Her fascination with the molecular structure can be found in her use of an extensive range of casting materials (glass, metals, and plaster) as well as for more randomly behaved medium (film, fabric and collages). The materials she uses are indeed tested to the limits such as in the film, Observation Room, where a steel box was shot by armour piercing bullets leaving holes in the metal; the outer copper layer of the bullet once trapped became like a flower. Judith Cowan’s search for materiality goes far beyond, to the invisible negative space that surrounds the object as “nothing is as it seems to be”2. A space she wants to acknowledge and share with the audience.

 

The body as a tool and the mind as a narrator. The large scale of Judith Cowan’s sculptures and installations tell her stories to an audience with more intensity.
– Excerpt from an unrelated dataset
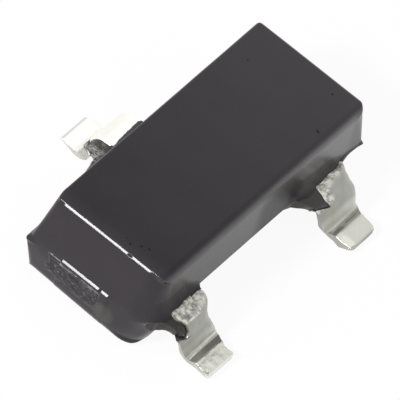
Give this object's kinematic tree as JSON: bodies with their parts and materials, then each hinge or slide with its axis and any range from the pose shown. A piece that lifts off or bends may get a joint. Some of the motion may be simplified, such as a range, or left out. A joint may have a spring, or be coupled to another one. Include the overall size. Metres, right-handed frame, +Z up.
{
  "type": "rf diode",
  "caption": "Small surface-mount diode in a dark moulded body with drafted sides and bent tinned leads.",
  "frame": {"origin": "middle of the footprint, on the plane of the soles of the leads", "axes": "+X along the long sides, +Y towards the side with one lead, +Z up"},
  "size_m": [0.003, 0.0024, 0.001],
  "materials": {
    "moulding": "satin, with a fine moulded grain",
    "lead_metal": "matte tin plating",
    "solder": "dull",
    "silicon": "polished",
    "gold": "bright"
  },
  "bodies": {
    "root": {"moulded_body": "moulding", "lead_1": "lead_metal", "lead_2": "lead_metal", "lead_3": "lead_metal", "die_attach_1": "solder", "die_attach_2": "solder", "chip_1": "silicon", "chip_2": "silicon", "contact_1": "gold", "contact_2": "gold", "bond_wire_1": "gold", "bond_wire_2": "gold"}
  },
  "joints": []
}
In the film, Angelica, projected on the walls of the Sharjah Art Foundation, one experienced the unexpected vision of a traditional Sicilian female puppet released with its puppeteer onto the streets of Palermo. The audience, reduced to the size of mice, embarks on Angelica’s unpredictable journey.

 

Cowan’s metamorphosis into a chameleon, a flâneur or a trickster brings playfulness and humour to her work and allows her to reflect on a more universal matter, time - the transience of time; the movement, the gesture, the breath, and sound are captured and preserved by casting, enveloping, filming, and photographing to save them from oblivion.

 

Judith Cowan lives and works in London. She received awards and prizes from the Henry Moore Foundation (1998, 1996 and 1992); the Elephant Trust (1993); Rassegna Internazionale di Scultura Contemporanea, San Marino, prize-winner, Italy (1979); and Gulbenkian Rome Scholarship, British School at Rome, Italy (1978); and has exhibited internationally in the Czech Republic, Italy, Norway, Sharjah, and USA.

1. Caroline Barnes in conversation with Judith Cowan, “Judith Cowan, On the Life behind the Landscape”, Rugby Art Gallery & Museum, 2021

2. Richard Wentworth in conversation with Judith Cowan during Cowan’s exhibition, Passages & Incidents at Kettle’s Yard, 1996.